The jury in the terrorism trial of al Qaida spokesman Sulaiman Abu Ghayth went home Tuesday without reaching a verdict.

After being charged on the law by Southern District Judge Lewis Kaplan (See Profile), the jury began its deliberations just before noon Tuesday. At 4:30 p.m., faced with the option to continue deliberating, the jury instead sent a note to Kaplan, reporting “we are all tired and mentally exhausted and want to break for the day.”

The jury is weighing whether to convict or acquit the son-in-law of the late Osama bin Laden for providing material support and resources to a terror conspiracy, conspiring to provide material support and resources and conspiring to kill U.S. citizens, any of which could earn him a life sentence.

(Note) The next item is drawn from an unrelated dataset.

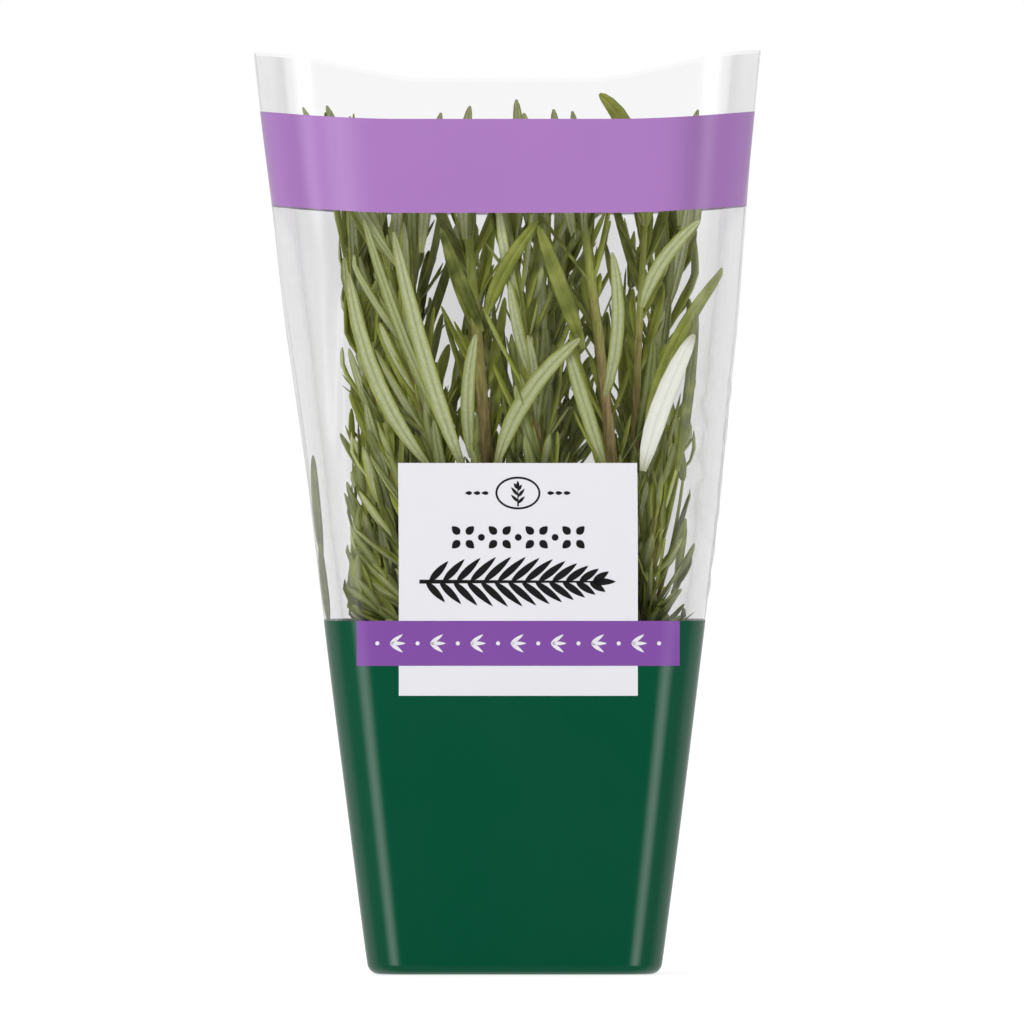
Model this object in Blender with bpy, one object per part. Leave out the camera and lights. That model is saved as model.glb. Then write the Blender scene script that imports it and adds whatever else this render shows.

The Southern District U.S. Attorney alleges that Abu Ghayth, an imam from Kuwait, enlisted with al Qaida in Afghanistan in the months leading up to the Sept. 11 attacks, exhorted fighters training in al Qaida camps and then, at bin Laden’s request, issued propaganda videos and statements after Sept. 11 to recruit the next wave of suicide attackers.

The defense claims Abu Ghayth knew nothing about the 9/11 attacks and was far from the heart of the conspiracy, serving only a religious role for the organization.

Trial in the case began on March 5 (NYLJ, March 6).

Deliberations are expected to resume at 9:30 a.m. Wednesday.